Turner's presumption, which might
have been laudable in any line of work other than secret intelligence,
was that a staff officer had a right to retain his position
until legally proved guilty. Turner therefore arranged a test
for the suspected station chief in which he would be given
secret material and placed under surveillance to see if he
passed it to the Soviets. To Turner's great relief, the suspect
did not contact the Soviets while under surveillance. While
this non-event might have been explained in any number of
ways-for example, he, or his Soviet contact, might have been
warned or have detected the surveillance. Turner concluded:
"I decided our entrapment effort had been sufficiently well
executed for me to rest my suspicions. I then ordered that
no record of our suspicions and the ensuing investigation
be put in the man's personnel record." While Turner's new
concept of "security" protected the civil rights and career
tenure of CIA officers, it left espionage agents, like Filiatov,
who was compromised and sentenced to death, out in the cold.

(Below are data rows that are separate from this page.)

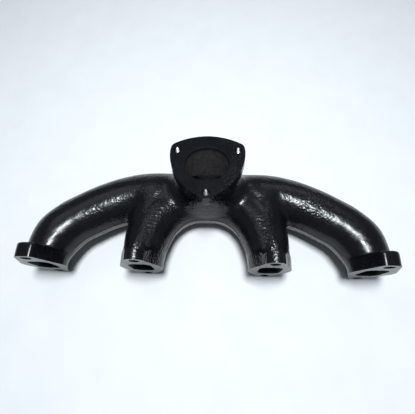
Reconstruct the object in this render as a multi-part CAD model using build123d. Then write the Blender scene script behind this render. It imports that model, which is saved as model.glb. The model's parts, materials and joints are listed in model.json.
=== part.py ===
"""Four-port log exhaust manifold with a tilted three-bolt outlet flange, in millimetres.

Frame: X runs along the manifold, with X = 0 on its mirror plane. The port faces face -Y and +Z is up.
The model is drawn with the port faces in the plane Y = 0, then moved back so that the finished part has its
origin at the middle of its box, on the plane that the collector and the lower bolt lugs rest on.

The manifold is one hollow casting. It is modelled whole, then parted on flat section planes into its
collector, runners, legs, neck and flanges, so every section meets its neighbour face to face.
"""

import math
import os

from build123d import *

# Port row
OUTER_PORT_X = 182.0
INNER_PORT_X = 71.0
PORT_Z = 46.5
PORT_WIDTH = 25.0
PORT_HEIGHT = 37.0
PORT_CORNER_R = 9.0

# Two-bolt port flanges, one bolt above and one below each port
BOLT_RISE = 35.5
BOLT_HOLE_R = 5.25
LUG_R = 11.0
LUG_CORNER_R = 4.5
FLANGE_THICKNESS = 15.0
INNER_LUG_THICKNESS = 11.0
OUTER_FLANGE_R = 24.0
INNER_FLANGE_R = 22.5
LUG_SPLIT_RISE = 24.0

# Collector
COLLECTOR_R = 31.0
COLLECTOR_Y = 91.0
COLLECTOR_Z = COLLECTOR_R + 0.4
WALL = 5.5

# Outlet neck and flange, square to an axis that leans away from the ports
OUTLET_LEAN_DEG = 13.2
OUTLET_FACE_RISE = 65.7
OUTLET_BORE_R = 24.75
NECK_R = 31.3
NECK_SPLIT_RISE = 34.0
OUTLET_FLANGE_THICKNESS = 13.0
OUTLET_BOLT_CIRCLE_R = 39.7
BACK_SIDE_REACH = 42.8
BACK_SIDE_R = 68.0
FRONT_SIDE_REACH = 38.0
FRONT_SIDE_R = 72.0
FRONT_SIDE_BEARINGS = (210.0, 330.0)
OUTLET_BOLT_BEARINGS = (30.0, 150.0, 270.0)
OUTLET_CORNER_R = 9.5

# M8 thread inserts, as long as the outlet flange is thick
INSERT_OUTER_R = 4.6
INSERT_BORE_R = 3.4

# Section planes, and how far cutters run past the faces they cut
RUNNER_SPLIT_X = 104.0
LEG_SPLIT_Y = 50.0
PASSAGE_OVERLAP = 3.0
BORE_OVERLAP = 1.0
BIG = 400.0


def casting_line_z(y):
    """Height of the passage axis, which falls steadily from the ports to the collector."""
    return PORT_Z + (COLLECTOR_Z - PORT_Z) * y / COLLECTOR_Y


def station(x, y, radius):
    """One station of a swept tube: a point on its axis and its outer radius."""
    return (x, y, casting_line_z(y)), radius


# Axis stations of the left side, from the port face inwards. The end runner carries on as the collector
# up to the mirror plane, and the inner leg ends inside the collector.
END_RUNNER = [
    station(-OUTER_PORT_X, 0.0, 23.7),
    station(-181.0, 15.0, 25.4),
    station(-174.5, 36.0, 27.6),
    station(-163.0, 51.0, 28.0),
    station(-148.0, 62.0, 28.2),
    station(-119.0, 78.5, 29.0),
    station(-88.0, 89.6, 29.7),
    station(-60.0, COLLECTOR_Y, COLLECTOR_R),
    station(-30.0, COLLECTOR_Y, COLLECTOR_R),
    station(0.0, COLLECTOR_Y, COLLECTOR_R),
]
INNER_LEG = [
    station(-INNER_PORT_X, 0.0, 21.4),
    station(-70.0, 20.0, 24.0),
    station(-67.5, 40.0, 27.0),
    station(-61.0, 58.0, 28.9),
    station(-47.0, 74.0, 29.0),
    station(-28.0, 84.0, 27.0),
]


def end_runner_axis(points):
    """Spline that leaves the port along its first step and ends along the collector."""
    return Spline(points, tangents=((points[1] - points[0]).normalized(), (1, 0, 0)))


def tube(stations, make_axis, inset):
    """A solid swept through round sections square to the axis, shrunk by inset all round."""
    points = [Vector(*point) for point, _ in stations]
    axis = make_axis(points)
    sections = []
    for point, (_, radius) in zip(points, stations):
        plane = Plane(origin=point, z_dir=axis.tangent_at(axis.param_at_point(point)))
        sections.append(plane * Circle(radius - inset))
    return loft(sections)


def block(x_low, x_high, y_low, y_high, z_low=-BIG, z_high=BIG):
    """An axis-aligned block between the given limits."""
    size = Box(x_high - x_low, y_high - y_low, z_high - z_low)
    return Pos((x_low + x_high) / 2, (y_low + y_high) / 2, (z_low + z_high) / 2) * size


def port_plane(x):
    """Sketch plane on a port face, with sketch Y pointing up and the extrusion pointing into the casting."""
    return Plane(origin=(x, 0, PORT_Z), x_dir=(-1, 0, 0), z_dir=(0, 1, 0))


def port_passage(x):
    """The straight upright passage through a port flange."""
    outline = RectangleRounded(PORT_WIDTH, PORT_HEIGHT, PORT_CORNER_R)
    return extrude(port_plane(x) * outline, FLANGE_THICKNESS + PASSAGE_OVERLAP)


def flange_plate(x, middle_r, thickness):
    """A two-bolt flange plate, drawn out to lugs; the upper one has a square inner shoulder."""
    circles = [Circle(middle_r)]
    circles += [Pos(0, rise) * Circle(LUG_R) for rise in (-BOLT_RISE, BOLT_RISE)]
    offset = LUG_R - LUG_CORNER_R
    circles.append(Pos(math.copysign(offset, x), BOLT_RISE + offset) * Circle(LUG_CORNER_R))
    edges = [circle.edge() for circle in circles]
    outline = make_hull(edges)
    holes = [Pos(0, rise) * Circle(BOLT_HOLE_R) for rise in (-BOLT_RISE, BOLT_RISE)]
    return extrude(port_plane(x) * (outline - holes), thickness)


def outlet_plane(rise):
    """Plane square to the outlet axis at a rise above the collector axis; sketch Y points to the back."""
    lean = math.radians(OUTLET_LEAN_DEG)
    up = (0, math.sin(lean), math.cos(lean))
    origin = (0, COLLECTOR_Y + rise * up[1], COLLECTOR_Z + rise * up[2])
    return Plane(origin=origin, x_dir=(1, 0, 0), z_dir=up)


def polar(reach, bearing):
    """A place in the outlet plane at a distance and a bearing in degrees from sketch X."""
    turn = math.radians(bearing)
    return Pos(reach * math.cos(turn), reach * math.sin(turn))


def outlet_outline():
    """Three-cornered outlet flange: three bowed sides meeting at rounded corners."""
    outline = Pos(0, BACK_SIDE_REACH - BACK_SIDE_R) * Circle(BACK_SIDE_R)
    for bearing in FRONT_SIDE_BEARINGS:
        outline = outline & (polar(FRONT_SIDE_REACH - FRONT_SIDE_R, bearing) * Circle(FRONT_SIDE_R))
    face = outline.face()
    return fillet(face.vertices(), OUTLET_CORNER_R)


# Left half of the casting: tubes and neck as one outside, less one connected gas passage
left_side = block(-BIG, 0, 0, BIG)
behind_flanges = block(-BIG, 0, FLANGE_THICKNESS, BIG)
neck_outer = extrude(outlet_plane(0) * Circle(NECK_R), OUTLET_FACE_RISE - OUTLET_FLANGE_THICKNESS)
neck_bore = extrude(outlet_plane(0) * Circle(OUTLET_BORE_R), OUTLET_FACE_RISE + BORE_OVERLAP)
outside = tube(END_RUNNER, end_runner_axis, 0) + tube(INNER_LEG, Spline, 0) + (neck_outer & left_side)
passage = tube(END_RUNNER, end_runner_axis, WALL) + tube(INNER_LEG, Spline, WALL) + (neck_bore & left_side)
passage = passage + port_passage(-OUTER_PORT_X) + port_passage(-INNER_PORT_X)
shell_half = (outside & behind_flanges) - passage

# Sections
nodes = {}
above_neck_split = extrude(outlet_plane(NECK_SPLIT_RISE) * Rectangle(BIG, BIG), BIG)
runner = shell_half & block(-BIG, -RUNNER_SPLIT_X, 0, BIG)
leg = shell_half & block(-RUNNER_SPLIT_X, 0, 0, LEG_SPLIT_Y)
middle_half = shell_half & block(-RUNNER_SPLIT_X, 0, LEG_SPLIT_Y, BIG)
collector_left = middle_half - above_neck_split
nodes["end_runner_1"] = runner
nodes["end_runner_4"] = mirror(runner, Plane.YZ)
nodes["inner_leg_2"] = leg
nodes["inner_leg_3"] = mirror(leg, Plane.YZ)
nodes["collector_left"] = collector_left
nodes["collector_right"] = mirror(collector_left, Plane.YZ)
nodes["outlet_neck"] = (neck_outer - neck_bore) & above_neck_split

# Outlet flange with its three thread inserts
flange_back = outlet_plane(OUTLET_FACE_RISE - OUTLET_FLANGE_THICKNESS)
flange = extrude(flange_back * outlet_outline(), OUTLET_FLANGE_THICKNESS) - neck_bore
inserts = []
for bearing in OUTLET_BOLT_BEARINGS:
    drill = flange_back * polar(OUTLET_BOLT_CIRCLE_R, bearing)
    flange = flange - extrude(drill * Circle(INSERT_OUTER_R), OUTLET_FLANGE_THICKNESS)
    ring = Circle(INSERT_OUTER_R) - Circle(INSERT_BORE_R)
    inserts.append(extrude(drill * ring, OUTLET_FLANGE_THICKNESS))
nodes["outlet_flange"] = flange
nodes["outlet_thread_inserts"] = Compound(children=[solid.solid() for solid in inserts])

# Port flanges, each a ring round its port with a bolt lug above and below
ports = [
    (1, -OUTER_PORT_X, OUTER_FLANGE_R, FLANGE_THICKNESS),
    (2, -INNER_PORT_X, INNER_FLANGE_R, INNER_LUG_THICKNESS),
    (3, INNER_PORT_X, INNER_FLANGE_R, INNER_LUG_THICKNESS),
    (4, OUTER_PORT_X, OUTER_FLANGE_R, FLANGE_THICKNESS),
]
for number, port_x, middle_r, lug_thickness in ports:
    plate = flange_plate(port_x, middle_r, FLANGE_THICKNESS) - port_passage(port_x)
    top = PORT_Z + LUG_SPLIT_RISE
    bottom = PORT_Z - LUG_SPLIT_RISE
    nodes[f"port_flange_{number}"] = plate & block(-BIG, BIG, 0, BIG, bottom, top)
    nodes[f"upper_bolt_lug_{number}"] = plate & block(-BIG, BIG, 0, lug_thickness, top, BIG)
    nodes[f"lower_bolt_lug_{number}"] = plate & block(-BIG, BIG, 0, BIG, -BIG, bottom)

# Move the origin to the middle of the box, whose rear edge is the back side of the outlet flange
rear_y = COLLECTOR_Y
rear_y += OUTLET_FACE_RISE * math.sin(math.radians(OUTLET_LEAN_DEG))
rear_y += BACK_SIDE_REACH * math.cos(math.radians(OUTLET_LEAN_DEG))
to_origin = Pos(0, -rear_y / 2, 0)

os.makedirs("parts", exist_ok=True)
for name, shape in nodes.items():
    placed = to_origin * shape
    export_step(placed, f"parts/{name}.step")
    print(name, "solids", len(placed.solids()), "volume", round(placed.volume), "valid", placed.is_valid)
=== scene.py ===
"""Looks for the four-port log exhaust manifold: a black-painted, sand-cast iron skin, machined faces and threads.

The casting is one continuous skin. It is drawn as a signed distance field in millimetres (the union of the tubes,
neck and flanges with cast fillets, less the gas passage), turned into a mesh, machined with crisp cutters, and
parted on the section planes of the CAD nodes, so each node has its own closed piece.
"""

import json
import math

import bmesh
import bpy
import numpy as np
import openvdb as vdb
from mathutils import Matrix, Vector

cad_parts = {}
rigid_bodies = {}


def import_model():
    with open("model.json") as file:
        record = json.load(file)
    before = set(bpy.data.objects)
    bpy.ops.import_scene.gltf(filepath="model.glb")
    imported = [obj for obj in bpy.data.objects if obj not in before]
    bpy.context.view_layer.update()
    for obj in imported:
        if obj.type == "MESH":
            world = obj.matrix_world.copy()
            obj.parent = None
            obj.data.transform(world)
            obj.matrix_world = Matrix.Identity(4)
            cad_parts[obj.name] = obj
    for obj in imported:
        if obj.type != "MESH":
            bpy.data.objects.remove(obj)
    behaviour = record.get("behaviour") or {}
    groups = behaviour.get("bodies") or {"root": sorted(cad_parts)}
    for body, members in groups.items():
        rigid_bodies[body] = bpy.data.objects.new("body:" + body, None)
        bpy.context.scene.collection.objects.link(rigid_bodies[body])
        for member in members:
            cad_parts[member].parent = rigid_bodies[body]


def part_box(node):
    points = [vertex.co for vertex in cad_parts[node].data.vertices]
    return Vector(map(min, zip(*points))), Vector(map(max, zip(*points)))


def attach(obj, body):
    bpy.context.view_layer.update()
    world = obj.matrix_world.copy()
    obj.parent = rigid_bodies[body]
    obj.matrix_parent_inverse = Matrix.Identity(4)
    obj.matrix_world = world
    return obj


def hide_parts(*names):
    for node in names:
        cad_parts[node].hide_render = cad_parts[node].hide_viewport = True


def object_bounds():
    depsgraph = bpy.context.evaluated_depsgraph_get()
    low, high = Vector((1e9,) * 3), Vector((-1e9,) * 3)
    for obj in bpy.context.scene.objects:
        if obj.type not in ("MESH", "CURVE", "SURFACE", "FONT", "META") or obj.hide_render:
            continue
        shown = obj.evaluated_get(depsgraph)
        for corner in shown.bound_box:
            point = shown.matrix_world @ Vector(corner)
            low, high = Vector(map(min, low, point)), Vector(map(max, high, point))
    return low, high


for startup_object in list(bpy.data.objects):
    bpy.data.objects.remove(startup_object)

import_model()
cad_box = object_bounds()

MM = 0.001


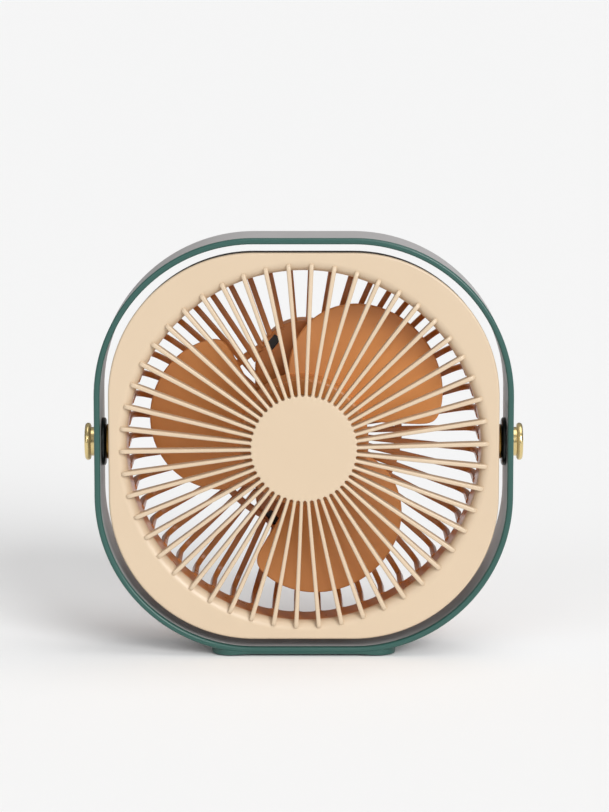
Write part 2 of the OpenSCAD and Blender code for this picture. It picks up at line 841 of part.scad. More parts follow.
module power_button() {
  edge = 0.4;
  tip = pod_back - button_proud;
  stem_end = board_back - switch_l - plunger_up;
  color("ivory") on_axis() translate([0, button_y, 0]) {
    disc(button_d / 2, tip + edge, button_front);
    translate([0, 0, tip]) cylinder(h = edge, r1 = button_d / 2 - edge, r2 = button_d / 2);
    disc(button_d / 2 + 0.9, button_front - button_flange_t, button_front);
    disc(plunger_d / 2, button_front - eps, stem_end);
  }
}

// ---- Rotor ----

// A round petal with a straight trailing edge, pitched about the line to its middle.
module blade() {
  rotate(petal_turn) translate([0, 0, (hub_front + hub_rear) / 2]) rotate([-pitch, 0, 0])
    translate([0, 0, -blade_t / 2]) linear_extrude(blade_t) difference() {
      translate([petal_out, 0]) circle(r = petal_r);
      rotate(-petal_turn) translate([-petal_out, trail_off - 4 * petal_r])
        square([4 * petal_r, 4 * petal_r]);
    }
}

module impeller() {
  hub_edge = 1.5;
  socket_r = can_r + 0.02;
  color("peru") on_axis() {
    difference() {
      union() {
        difference() {
          for (i = [0 : blade_n - 1]) rotate(trail_angle + i * 360 / blade_n) blade();
          disc(hub_r - hub_t / 2, hub_rear - 40, hub_front + 40);
        }
        tube(hub_r, hub_r - hub_t, hub_rear, hub_front - hub_edge);
        disc(hub_r - hub_edge, hub_front - hub_t, hub_front);
        rotate_extrude() translate([hub_r - hub_edge, hub_front - hub_edge]) intersection() {
          circle(r = hub_edge, $fn = 48);
          translate([-eps, -eps - 0.3]) square(hub_edge + 1);
        }
        tube(socket_r + 1.5, socket_r, hub_rear + 2, hub_front - hub_t + eps);
        tube(socket_r + eps, can_r - 3, can_front + 0.05, hub_front - hub_t + eps);
        disc(4.5, can_front + 3.2, hub_front - hub_t + eps);
      }
      disc(shaft_d / 2, can_front, shaft_front);
    }
  }
}

module rotor_can() {
  color("gray") on_axis() {
    difference() {
      union() {
        disc(can_r, can_back, can_front);
        disc(3, can_front - eps, can_front + 3);
      }
      disc(can_r - can_t, can_back - 1, can_front - can_t);
      disc(shaft_d / 2, can_back, can_front + 4);
    }
  }
}

module magnet_ring() {
  color("darkslategray") on_axis()
    tube(can_r - can_t, magnet_in, can_back + 0.4, can_front - can_t - 0.6);
}

module motor_shaft() {
  color("lightsteelblue") on_axis() disc(shaft_d / 2, shaft_back, shaft_front);
}

module shaft_clip() {
  color("silver") on_axis() tube(clip_d / 2, shaft_d / 2, clip_back, clip_back + clip_t);
}

stand_ring();
front_trim();
base_foot();
foot_pads();
foot_screws();
tilt_washer_left();
tilt_washer_right();
front_grille();
middle_frame();
rear_cage();
rear_cover();
case_screws();
spacer_disc_left();
spacer_disc_right();
pivot_inserts();
motor_base();
motor_screws();
motor_bearings();
motor_board();
stator_core();
stator_coils();
motor_leads();
insulation_sheet();
battery_pad();
battery_cell();
battery_leads();
circuit_board();
board_screws();
usb_socket();
switch_body();
light_lens();
impeller();
rotor_can();
magnet_ring();
motor_shaft();
shaft_clip();
switch_plunger();
power_button();
knob_left();
knob_right();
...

The new CIA undoubtedly provided its
staff officers with a more efficient, ethical, and happier
work environment. Turner, appreciating the need for a captain
to know the "attitudes and morale ... on his ship,"'held regular
group discussions with "middle-management people like espionage
officers at mid-career, secretaries, analysis at the desk
level, minorities, and the handicapped." By this time, however,
under Admiral Turner's command, the "ship" was something other
than a secret intelligence organization.